If you are a business owner trying to franchise you probably have concerns about how to cover the cost of franchising. You have three main options when considering how to finance a franchise: traditional business finance, Small Business Administration loans, and crowdfunding. Each method has various benefits and drawbacks. As a business owner, you are responsible for deciding which obligations and payments you and your business can fulfill.

Traditional business finance involves two types of capital acquisition: bank loans and venture capitalism. Bank loans are a fast way to access the funds necessary to start a franchise, but these loans have extremely high-interest rates. Venture capitalism, meanwhile, often forces business owners to outsource decision-making power to an investor. Private deals involving venture capitalism are usually easier to repay. Venture capitalism, however, is harder to come by, as finding an investor willing to finance an entire franchise is extremely difficult.

One way to acquire funds via a bank loan without high-interest rates is to collect a loan through the Small Business Administration. An SBA loan is a small business loan partially guaranteed by the United States government, lowering the risk for banks and other lending institutions. The SBA works with a network of financial institutions that lend money to small businesses more frequently and with better terms. If a business is unable to repay the entirety of its loan, the SBA will cover its guaranteed portion. The SBA can guarantee up to 85 percent of a loan. SBA loans, while effective, are often difficult for which to qualify and have complicated paperwork which can take about three weeks to formulate.
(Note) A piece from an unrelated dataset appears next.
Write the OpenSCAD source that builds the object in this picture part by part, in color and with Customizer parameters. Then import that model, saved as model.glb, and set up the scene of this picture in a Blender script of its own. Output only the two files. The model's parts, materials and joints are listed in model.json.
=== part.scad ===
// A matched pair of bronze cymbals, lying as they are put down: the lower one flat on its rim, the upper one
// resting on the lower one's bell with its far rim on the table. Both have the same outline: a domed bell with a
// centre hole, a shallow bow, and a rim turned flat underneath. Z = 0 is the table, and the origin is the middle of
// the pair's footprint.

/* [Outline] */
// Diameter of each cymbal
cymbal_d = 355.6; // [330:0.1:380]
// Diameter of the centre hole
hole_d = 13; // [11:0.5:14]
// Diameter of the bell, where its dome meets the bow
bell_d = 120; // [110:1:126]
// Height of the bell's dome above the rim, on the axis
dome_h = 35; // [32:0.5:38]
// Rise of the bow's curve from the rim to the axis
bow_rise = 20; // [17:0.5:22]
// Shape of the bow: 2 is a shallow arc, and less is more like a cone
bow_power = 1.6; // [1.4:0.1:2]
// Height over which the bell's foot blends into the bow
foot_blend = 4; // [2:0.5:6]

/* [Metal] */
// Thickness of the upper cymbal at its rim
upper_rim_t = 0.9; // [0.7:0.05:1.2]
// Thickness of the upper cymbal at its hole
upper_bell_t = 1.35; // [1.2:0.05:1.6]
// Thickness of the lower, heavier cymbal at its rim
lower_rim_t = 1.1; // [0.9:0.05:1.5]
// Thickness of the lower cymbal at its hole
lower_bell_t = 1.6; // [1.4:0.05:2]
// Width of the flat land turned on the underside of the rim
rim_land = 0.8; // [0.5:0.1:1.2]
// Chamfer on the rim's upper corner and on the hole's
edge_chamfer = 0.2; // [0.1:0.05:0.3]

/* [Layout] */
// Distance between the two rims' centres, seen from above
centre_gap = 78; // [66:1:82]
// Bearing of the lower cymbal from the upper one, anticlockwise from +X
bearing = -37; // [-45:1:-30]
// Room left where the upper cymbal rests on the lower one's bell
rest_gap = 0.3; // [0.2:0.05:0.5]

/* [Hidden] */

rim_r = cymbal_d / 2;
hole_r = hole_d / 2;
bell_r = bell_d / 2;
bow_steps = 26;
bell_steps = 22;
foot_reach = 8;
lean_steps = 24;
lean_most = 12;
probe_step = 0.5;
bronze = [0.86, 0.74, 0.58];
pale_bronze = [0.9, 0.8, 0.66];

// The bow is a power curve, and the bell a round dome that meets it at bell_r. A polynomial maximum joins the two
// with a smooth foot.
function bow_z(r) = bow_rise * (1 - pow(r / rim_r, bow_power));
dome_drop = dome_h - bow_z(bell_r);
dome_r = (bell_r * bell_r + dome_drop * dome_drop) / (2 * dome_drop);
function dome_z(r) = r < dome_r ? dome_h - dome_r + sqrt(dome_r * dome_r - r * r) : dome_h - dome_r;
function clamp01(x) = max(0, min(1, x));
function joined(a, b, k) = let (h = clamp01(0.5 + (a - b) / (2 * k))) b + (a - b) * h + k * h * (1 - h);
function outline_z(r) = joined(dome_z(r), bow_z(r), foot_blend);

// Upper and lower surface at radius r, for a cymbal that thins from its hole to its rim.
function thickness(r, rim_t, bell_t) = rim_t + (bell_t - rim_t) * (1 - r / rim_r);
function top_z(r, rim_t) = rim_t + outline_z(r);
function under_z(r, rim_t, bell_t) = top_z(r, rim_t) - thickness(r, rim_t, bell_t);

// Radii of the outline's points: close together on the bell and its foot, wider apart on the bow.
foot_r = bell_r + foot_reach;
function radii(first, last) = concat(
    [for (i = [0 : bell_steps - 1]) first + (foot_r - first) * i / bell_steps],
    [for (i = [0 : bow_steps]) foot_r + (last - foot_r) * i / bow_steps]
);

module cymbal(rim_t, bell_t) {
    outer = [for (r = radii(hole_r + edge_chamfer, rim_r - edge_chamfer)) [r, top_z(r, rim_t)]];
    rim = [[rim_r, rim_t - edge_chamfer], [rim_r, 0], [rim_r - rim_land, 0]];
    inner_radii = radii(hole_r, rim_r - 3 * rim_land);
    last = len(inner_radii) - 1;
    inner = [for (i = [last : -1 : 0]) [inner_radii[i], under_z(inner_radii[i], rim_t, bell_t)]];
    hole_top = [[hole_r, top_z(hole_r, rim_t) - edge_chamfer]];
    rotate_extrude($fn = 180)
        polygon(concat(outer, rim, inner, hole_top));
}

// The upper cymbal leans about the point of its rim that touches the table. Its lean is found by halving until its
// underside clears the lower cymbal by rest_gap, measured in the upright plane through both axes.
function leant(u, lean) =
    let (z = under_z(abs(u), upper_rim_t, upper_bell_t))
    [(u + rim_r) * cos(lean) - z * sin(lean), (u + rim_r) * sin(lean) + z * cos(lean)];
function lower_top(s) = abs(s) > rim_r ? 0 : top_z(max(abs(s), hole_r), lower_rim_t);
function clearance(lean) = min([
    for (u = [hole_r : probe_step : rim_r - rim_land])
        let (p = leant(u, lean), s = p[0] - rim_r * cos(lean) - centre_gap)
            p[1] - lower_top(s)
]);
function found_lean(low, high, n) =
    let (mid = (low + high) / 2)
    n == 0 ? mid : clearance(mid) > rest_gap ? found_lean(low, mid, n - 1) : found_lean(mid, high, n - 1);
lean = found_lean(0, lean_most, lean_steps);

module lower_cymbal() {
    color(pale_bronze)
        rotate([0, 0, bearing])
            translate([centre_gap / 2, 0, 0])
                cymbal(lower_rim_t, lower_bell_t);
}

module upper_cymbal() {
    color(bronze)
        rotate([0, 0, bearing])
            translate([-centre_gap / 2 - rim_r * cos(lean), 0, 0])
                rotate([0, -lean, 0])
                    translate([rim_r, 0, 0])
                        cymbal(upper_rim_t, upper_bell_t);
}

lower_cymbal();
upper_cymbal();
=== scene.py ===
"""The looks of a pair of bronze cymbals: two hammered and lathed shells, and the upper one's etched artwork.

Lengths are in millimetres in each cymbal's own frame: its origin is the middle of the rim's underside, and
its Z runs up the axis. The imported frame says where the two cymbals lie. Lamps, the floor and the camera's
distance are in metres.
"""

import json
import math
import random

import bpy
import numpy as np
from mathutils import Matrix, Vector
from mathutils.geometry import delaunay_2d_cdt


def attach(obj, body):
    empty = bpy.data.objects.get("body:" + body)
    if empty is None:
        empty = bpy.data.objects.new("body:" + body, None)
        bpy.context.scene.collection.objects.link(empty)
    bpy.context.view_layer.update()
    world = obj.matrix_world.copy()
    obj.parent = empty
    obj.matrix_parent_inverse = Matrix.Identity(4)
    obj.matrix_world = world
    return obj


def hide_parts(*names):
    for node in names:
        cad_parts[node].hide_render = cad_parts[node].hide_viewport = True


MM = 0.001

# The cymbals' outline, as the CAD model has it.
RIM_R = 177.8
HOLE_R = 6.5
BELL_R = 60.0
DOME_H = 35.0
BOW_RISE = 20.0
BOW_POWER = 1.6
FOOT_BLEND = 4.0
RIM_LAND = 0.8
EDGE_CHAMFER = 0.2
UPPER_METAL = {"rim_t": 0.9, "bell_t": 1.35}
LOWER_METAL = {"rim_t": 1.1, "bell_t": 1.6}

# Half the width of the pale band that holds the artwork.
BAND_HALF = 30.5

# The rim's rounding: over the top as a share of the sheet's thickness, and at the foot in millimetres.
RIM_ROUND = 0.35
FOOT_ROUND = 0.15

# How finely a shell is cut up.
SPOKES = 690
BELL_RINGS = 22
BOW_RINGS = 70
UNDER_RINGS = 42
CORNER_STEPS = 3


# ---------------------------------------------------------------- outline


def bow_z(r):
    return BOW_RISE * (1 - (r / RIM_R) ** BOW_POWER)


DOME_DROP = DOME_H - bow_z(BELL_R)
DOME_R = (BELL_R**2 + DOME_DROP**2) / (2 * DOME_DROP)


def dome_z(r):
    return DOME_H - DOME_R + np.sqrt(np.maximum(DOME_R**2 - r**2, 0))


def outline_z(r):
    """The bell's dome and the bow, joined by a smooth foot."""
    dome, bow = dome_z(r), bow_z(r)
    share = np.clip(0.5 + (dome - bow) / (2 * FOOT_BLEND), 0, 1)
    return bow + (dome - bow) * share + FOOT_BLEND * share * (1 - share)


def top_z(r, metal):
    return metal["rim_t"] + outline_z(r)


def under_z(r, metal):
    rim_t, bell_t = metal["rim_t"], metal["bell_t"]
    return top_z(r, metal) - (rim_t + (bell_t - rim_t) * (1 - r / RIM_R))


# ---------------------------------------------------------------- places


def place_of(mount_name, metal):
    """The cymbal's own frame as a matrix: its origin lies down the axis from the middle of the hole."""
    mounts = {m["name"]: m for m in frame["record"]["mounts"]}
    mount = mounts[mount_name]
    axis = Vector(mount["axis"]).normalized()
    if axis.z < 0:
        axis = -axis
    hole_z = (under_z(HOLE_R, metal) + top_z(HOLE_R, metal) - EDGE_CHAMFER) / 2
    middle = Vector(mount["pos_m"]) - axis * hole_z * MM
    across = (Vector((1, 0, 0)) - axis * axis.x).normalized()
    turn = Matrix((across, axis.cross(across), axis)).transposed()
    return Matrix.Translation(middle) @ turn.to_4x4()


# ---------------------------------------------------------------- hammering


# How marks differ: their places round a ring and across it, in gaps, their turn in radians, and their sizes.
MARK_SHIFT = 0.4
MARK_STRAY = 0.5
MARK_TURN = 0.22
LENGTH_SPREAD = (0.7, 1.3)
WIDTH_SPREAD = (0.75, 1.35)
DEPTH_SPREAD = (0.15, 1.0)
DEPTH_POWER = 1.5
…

Crowdfunding is another effective way to fund a business. Posting an offering online via a broker-dealer website allows you to access a multitude of enthusiastic investors, both accredited and non-accredited. Crowdfunding helps business owners avoid high-interest rates and maintain control of their business. Formulating an offering can be expensive based on the type of securities your business can sell, but crowdfunding is still more affordable than most bank loans and is more practical than venture capitalism. Repaying one’s investors is more manageable with crowdfunding, as many investment amounts are smaller, and investors are more willing to endure some risk than most banks.

You as a business owner have options to fund your franchise goals. Crowdfunding and SBA loans are more feasible for most businesses in today’s climate, but many businesses have succeeded for decades using traditional business finance options. You must evaluate how much capital you need and what you and your business are capable of repaying.